Wales is aiming to become the world’s number one recycler, the government has revealed in its new circular economy plan.
On 2 March, the Welsh Government published an ambitious strategy, ‘Beyond Recycling’, to support a green recovery in Wales by transitioning to a circular economy. In the strategy, the government sets out how it will lead Wales towards a circular economy, in which resources and items are kept in use for as long as possible and waste is avoided.
Wales is already ranked the third-best country for recycling in the world, but the aim is to go further to also be world-leading in reusing, repairing and manufacturing from what would otherwise be thrown away, by cutting the amount of food wasted in Wales, and by reducing the amount of unnecessary single-use items that are used and often littered.
The strategy includes a commitment to jumpstart a step change in public sector procurement, worth £6.7 billion (€7.7 billion) per year in Wales, with low-carbon, resource-efficient businesses to be given priority in tenders that use money from the public purse.
Over the last year, the Welsh Government has already increased funding for circular economy projects from £6.5 million (€7.5 million) to £43 million (€49.6 million). This has supported 180 initiatives in every part of Wales, bringing together communities to fix their broken goods, redistribute food that would otherwise have ended up in the bin, or repurposed pots and plastics into furniture.

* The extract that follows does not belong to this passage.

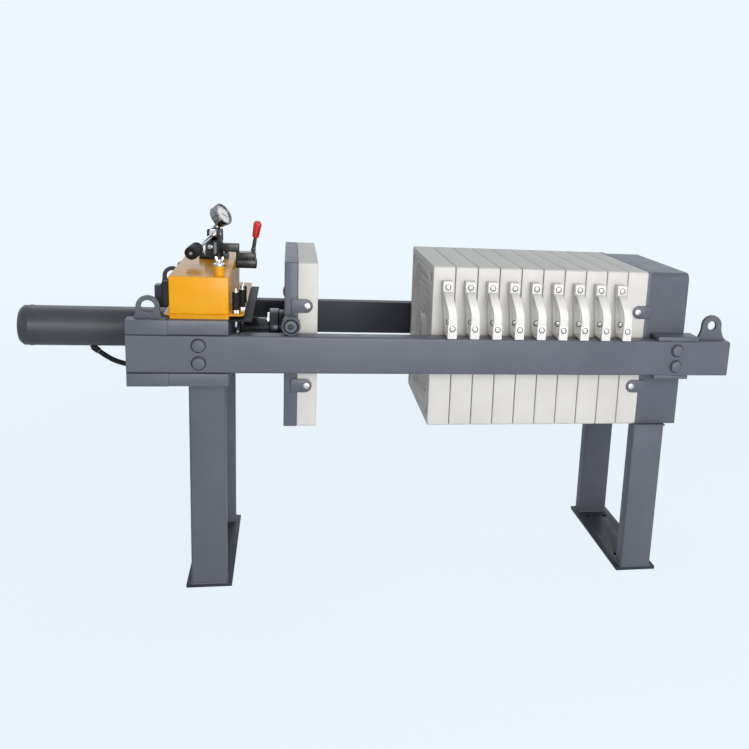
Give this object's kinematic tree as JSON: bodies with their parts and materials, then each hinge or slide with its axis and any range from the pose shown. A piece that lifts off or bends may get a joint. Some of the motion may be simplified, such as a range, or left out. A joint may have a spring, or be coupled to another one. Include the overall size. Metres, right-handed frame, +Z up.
{
  "type": "plate filter press",
  "caption": "Manual hydraulic chamber filter press: a pack of square recessed plates on two side beams between a fixed thrust block and a cylinder-driven pressing plate.",
  "frame": {"origin": "centre of the fixed stand's four anchor holes, on the floor under the thrust block", "axes": "+X along the side beams from the cylinder to the fixed end, +Y across to the far beam, +Z up"},
  "size_m": [1.9561, 0.596, 1.0262],
  "materials": {
    "grey_paint": "satin",
    "white_plastic": "smooth moulded",
    "yellow_paint": "gloss",
    "black_fitting": "gloss",
    "bright_metal": "polished",
    "dark_steel": "gloss"
  },
  "bodies": {
    "frame": {"beam_lifting_lugs": "grey_paint", "cylinder_barrel": "dark_steel", "cylinder_gland": "dark_steel", "cylinder_seat": "grey_paint", "cylinder_stand_base": "grey_paint", "cylinder_stand_legs": "grey_paint", "far_side_beam": "grey_paint", "feed_inlet": "grey_paint", "filler_cap": "bright_metal", "filler_neck": "yellow_paint", "gland_pipe": "bright_metal", "hose_fittings": "bright_metal", "mounting_panel": "grey_paint", "near_side_beam": "grey_paint", "oil_couplings": "black_fitting", "oil_tank": "yellow_paint", "pressure_gauge": "bright_metal", "pump_body": "black_fitting", "return_hose": "black_fitting", "seat_bolts": "grey_paint", "seat_lifting_lugs": "grey_paint", "tail_end_plate": "white_plastic", "tail_plate_clips": "grey_paint", "tank_cover": "yellow_paint", "tank_side_grips": "black_fitting", "thrust_bearers": "grey_paint", "thrust_block": "grey_paint", "thrust_bolts": "grey_paint", "thrust_stand_base": "grey_paint", "thrust_stand_legs": "grey_paint", "valve_block": "black_fitting"},
    "plate_1": {"filter_plate_1": "white_plastic", "plate_handles_1": "white_plastic"},
    "plate_2": {"filter_plate_2": "white_plastic", "plate_handles_2": "white_plastic"},
    "plate_3": {"filter_plate_3": "white_plastic", "plate_handles_3": "white_plastic"},
    "plate_4": {"filter_plate_4": "white_plastic", "plate_handles_4": "white_plastic"},
    "plate_5": {"filter_plate_5": "white_plastic", "plate_handles_5": "white_plastic"},
    "plate_6": {"filter_plate_6": "white_plastic", "plate_handles_6": "white_plastic"},
    "plate_7": {"filter_plate_7": "white_plastic", "plate_handles_7": "white_plastic"},
    "plate_8": {"filter_plate_8": "white_plastic", "plate_handles_8": "white_plastic"},
    "plate_9": {"filter_plate_9": "white_plastic", "plate_handles_9": "white_plastic"},
    "pressing": {"pressing_plate": "grey_paint", "head_end_plate": "white_plastic", "head_plate_clips": "grey_paint", "piston_rod": "dark_steel", "roller_axles": "grey_paint", "flange_studs": "bright_metal"},
    "near_roller": {"near_roller": "grey_paint"},
    "far_roller": {"far_roller": "grey_paint"},
    "valve_lever": {"valve_lever": "black_fitting"},
    "pump_lever": {"pump_lever": "black_fitting"}
  },
  "joints": [
    {"name": "press_slide", "type": "slide", "parent": "frame", "child": "pressing", "axis": [-1, 0, 0], "range_m": [-0.302, 0]},
    {"name": "near_roller_spin", "type": "hinge", "parent": "pressing", "child": "near_roller", "pos_m": [-1.0327, -0.269, 0.7483], "axis": [0, 1, 0], "range_deg": [-5, 697.1]},
    {"name": "far_roller_spin", "type": "hinge", "parent": "pressing", "child": "far_roller", "pos_m": [-1.0327, 0.269, 0.7483], "axis": [0, 1, 0], "range_deg": [-5, 697.1]},
    {"name": "plate_9_slide", "type": "slide", "parent": "frame", "child": "plate_9", "axis": [-1, 0, 0], "range_m": [0, 0.033]},
    {"name": "plate_8_slide", "type": "slide", "parent": "plate_9", "child": "plate_8", "axis": [-1, 0, 0], "range_m": [0, 0.033]},
    {"name": "plate_7_slide", "type": "slide", "parent": "plate_8", "child": "plate_7", "axis": [-1, 0, 0], "range_m": [0, 0.033]},
    {"name": "plate_6_slide", "type": "slide", "parent": "plate_7", "child": "plate_6", "axis": [-1, 0, 0], "range_m": [0, 0.033]},
    {"name": "plate_5_slide", "type": "slide", "parent": "plate_6", "child": "plate_5", "axis": [-1, 0, 0], "range_m": [0, 0.033]},
    {"name": "plate_4_slide", "type": "slide", "parent": "plate_5", "child": "plate_4", "axis": [-1, 0, 0], "range_m": [0, 0.033]},
    {"name": "plate_3_slide", "type": "slide", "parent": "plate_4", "child": "plate_3", "axis": [-1, 0, 0], "range_m": [0, 0.033]},
    {"name": "plate_2_slide", "type": "slide", "parent": "plate_3", "child": "plate_2", "axis": [-1, 0, 0], "range_m": [0, 0.033]},
    {"name": "plate_1_slide", "type": "slide", "parent": "plate_2", "child": "plate_1", "axis": [-1, 0, 0], "range_m": [0, 0.033]},
    {"name": "valve_lever_tilt", "type": "hinge", "parent": "frame", "child": "valve_lever", "pos_m": [-1.1416, 0.1, 0.8973], "axis": [0, 1, 0], "range_deg": [-15, 15]},
    {"name": "pump_lever_swing", "type": "hinge", "parent": "frame", "child": "pump_lever", "pos_m": [-1.2516, 0.1, 0.94], "axis": [0.9613, -0.2756, 0], "range_deg": [-25, 0]}
  ],
  "couplings": [
    {"joint": "near_roller_spin", "follows": "press_slide", "rad_per_m": -40},
    {"joint": "far_roller_spin", "follows": "press_slide", "rad_per_m": -40}
  ]
}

Lesley Griffiths, the Minister for Environment, Energy and Rural Affairs, said: “By helping us to manage our resources, the steps set out in ‘Beyond Recycling’ will help us to drive our green recovery to the coronavirus pandemic, Brexit, and the impact of the climate emergency – as well as playing a vital and necessary part in our route to becoming a net-zero carbon nation by 2050.
“But as well as helping us to face those challenges, the strategy also sets out how this is a fantastic opportunity for Wales.

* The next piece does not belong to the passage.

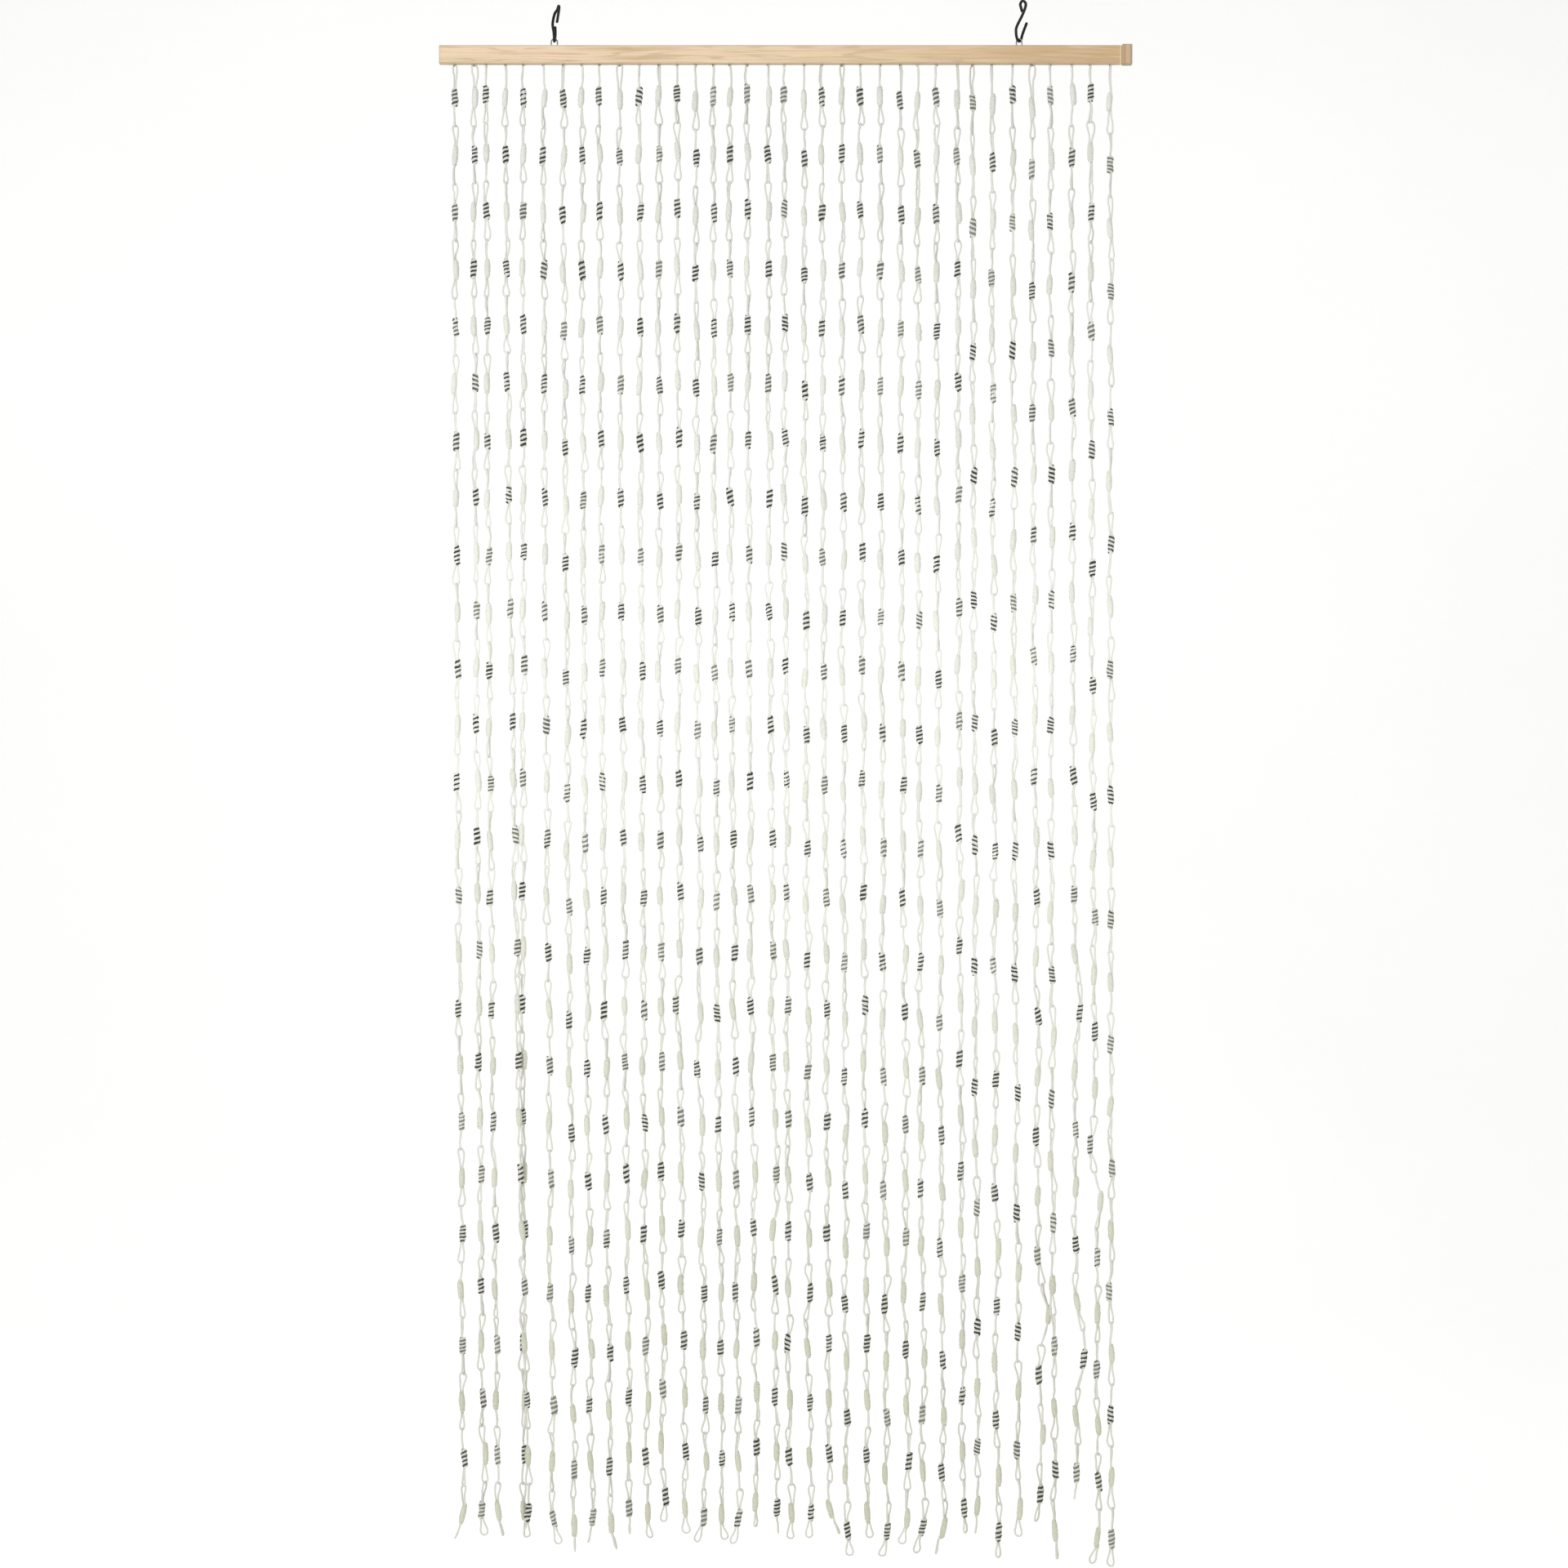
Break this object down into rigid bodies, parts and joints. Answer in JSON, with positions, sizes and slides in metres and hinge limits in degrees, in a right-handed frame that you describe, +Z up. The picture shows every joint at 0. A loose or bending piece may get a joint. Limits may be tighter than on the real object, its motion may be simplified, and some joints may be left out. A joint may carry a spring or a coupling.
{
  "type": "string door curtain with bar and hooks",
  "caption": "Light string door curtain: off-white knotted cord strands, partly striped dark, hanging from a pale wooden bar with wire eyes and black wire hooks",
  "frame": {"origin": "over the middle of the bar's length and thickness, at the mean height of the two hooks' upper bends, by which the curtain is hung", "axes": "+X along the bar to the right seen from the front, -Y to the front, +Z up"},
  "size_m": [0.9, 0.0272, 2.0379],
  "materials": {
    "bar_wood": "planed pale wood with fine long grain, unvarnished",
    "end_wood": "darker end grain, sanded",
    "eye_wire": "zinc plated wire",
    "hook_wire": "black lacquered wire, half gloss",
    "cord": "matt twisted off-white cord, every other knot wound with near-black cord"
  },
  "bodies": {
    "root": {"bar": "bar_wood", "end_block": "end_wood", "eye_left": "eye_wire", "eye_right": "eye_wire", "hook_left": "hook_wire", "hook_right": "hook_wire", "strands_left": "cord", "strands_middle": "cord", "strands_right": "cord"}
  },
  "joints": []
}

“Our circular economy can be world-leading and help businesses not just to improve resource use at home, but also to compete internationally.
“There is already fantastic work taking place all over Wales, in which it is playing a key role in our green recovery from the pandemic. We have a burgeoning green business sector helping to boost our economic resilience, and social enterprises and charities supporting communities to keep items in use as long as possible, and support households facing tight budgets.
“The global economy is looking at the potential of the circular economy, but here in Wales we are in a prime position to lead.”